基本的に、この「DEVILMAN」はアクションで押せ押せの映画ではありません。かなりメッセージ性(作家性)の強いストーリー重視の映画です。正直、アクション映画と思うとかなり不満の残る内容ですね。
人間の差別意識を浮き彫りにした原作のテイストは、良く再現されていていました。後半のデーモン族の侵略に怯えた人類が、同じ人間すらも疑念を抱き自滅の道を突き進んでいく過程は、背筋がゾッとするほどの恐ろしさを感じてしまいました。
それは、現実に戦争が起きるときの過程と重なって見えたからです。あそこの国が軍拡をしている。もしかしたら自分達の国(土地)を攻撃するかもしれない。不安だから、先に攻撃してしまえ。もしかしたら、ある国のスパイはあいつかもしれないから、危険が及ぶのが不安だから、殺してしまえ。という自分達と違う者に遭遇し、差別意識が人間を攻撃的に変えてしまう心理が赤裸々に描かれているのは、実生活で国家レベルから個人レベルまで毎日のように感じていると、かなり気持ち悪い感覚にとらわれてしまいました。それと対比させて、牧村家の人たちと主人公を関係を対比させる演出は、観客に、このテーマを考えさせる上では良くできているとは思いました。ただし「デビルマン」という題材でなければね。

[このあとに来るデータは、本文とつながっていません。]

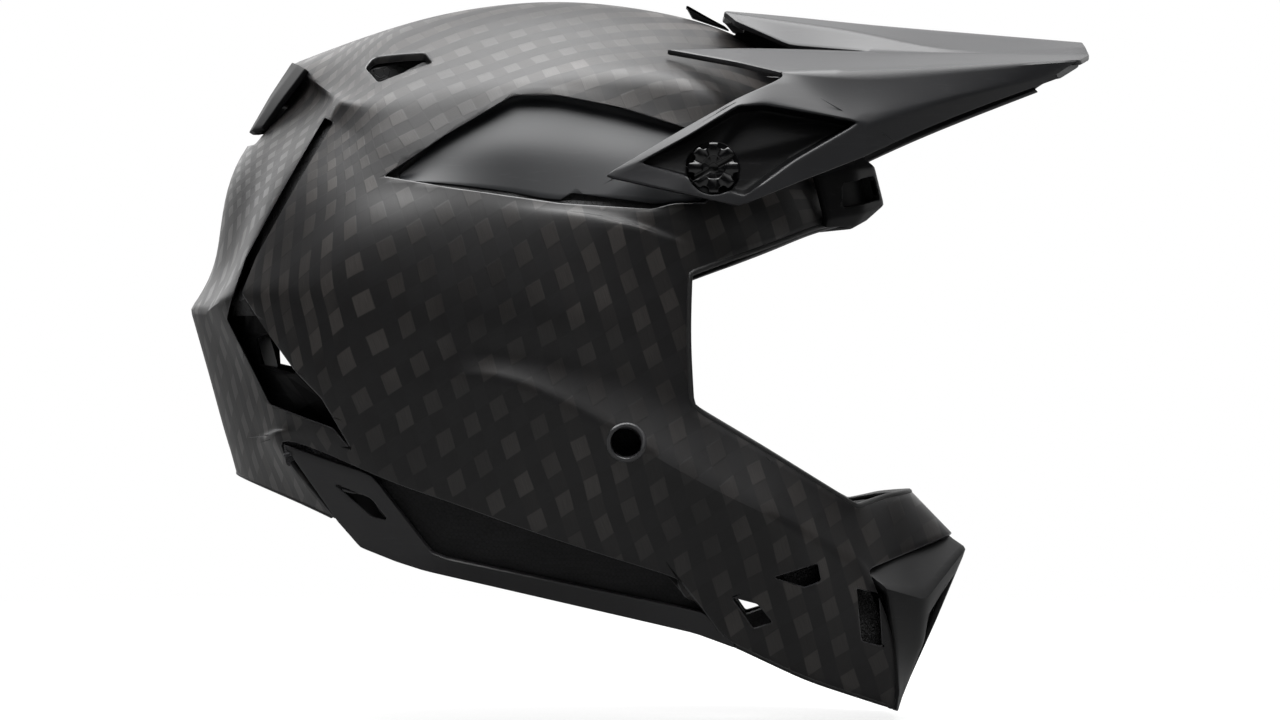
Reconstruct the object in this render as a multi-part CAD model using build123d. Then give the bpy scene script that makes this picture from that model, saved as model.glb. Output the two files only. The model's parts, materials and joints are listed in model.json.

恐らく、この部分に時間を多くかけているので、監督が一番見せたかったんでしょう。(予算が尽きたのかVFXを多用したアクションシーンは申し訳程度の分量しか作れなかったので、かなり強引に引き延ばすことでつないだやっつけ仕事のようにも思える)けど、あまりのしつこさと説教臭くささに最後の方はかなりしらけてしまいました。監督の自慰的な部分を見せられ過ぎ、エンターテイメント作品なんだということをもうちょっと考えて欲しいです。ただ、監督の自慰行為が多く見られることが日本映画の特徴とも言えるので、この作品も典型的な日本映画の王道を行っている事になるのかもしれませんね。
こんな事をするぐらいなら、話は二部作か三部作ぐらいにして、VFXは「キューティーハニー」のようなチープさでもいいからアクション(ジェットコースター)映画として構成した方が良かったかもしれませんね。観客の「デビルマン」に対する感覚はアニメのイメージが強いので間違いなくアクションだと思いますよ。恐らくヒットさせる自信がないから1本に強引に詰め込んでしまう構成になっちゃたんでしょうね。東映のオリジナル特撮映画はヒットしないというトラウマがそうさせるのかもしれません。
後、劇中の所々に出てくる客寄せパンダ目的の客演は、雰囲気ぶち壊しになることが多いのでハッキリ言っていらないですね。冨永愛と小林幸子にはちょっとした怒りを感じてしまいましたヨ。えっ、主役級でも演技がイモなんで既に雰囲気ぶち壊してるって、チッチッ、それは邦画では当たり前のことなんで言わない決まりなんですよ。
デビルマン対デーモンのVFXシーンは出来も良くてスゴイって言葉を使ってもいいんですね。この調子で進化していってくれれば将来邦画でもスゴイものを観れる予感がします。モーションキャプチャーを使ってないシーンも違和感なくアニメ大国日本の底力を感じるには十分だと思います。ただ、いかんせん尺が短い。低予算(アメリカに比べて)でスゴイものを作ろうとすると短くせざるえないのは、単純に資金力の問題なので仕方ないかな。そういう意味では200カット前後でスゴイなんて言ってたらいけないような気もします。逆に「キューティーハニー」のようにチープでも長い方がいいのかといえば違うような気もするし…、これが日本の限界なのかなと感じてしまう寂しさもありました。もっと映画に予算を!!
総評としては、良くできている箇所が多いにもかかわらず、詰め込みすぎであまりにもバランスが悪過ぎる映画といえるでしょう。個人的にはVFX関係でギリギリお金払って見るレベルには達しているとは思いますが、物語のテーマとは違う何か釈然としないものが残るのも事実ですね。自慰するなら庵野監督なみにはじけてみろ!!
--追記--
この映画は、残虐な表現が多いため12才以下の鑑賞に制限がかけられて居るんですが結構小さい子供が居ました。劇場側も親も、もうちょっと考えた方がいいんじゃないですかね。トラウマを抱えて変な大人になっちゃっても知らないぞ〜。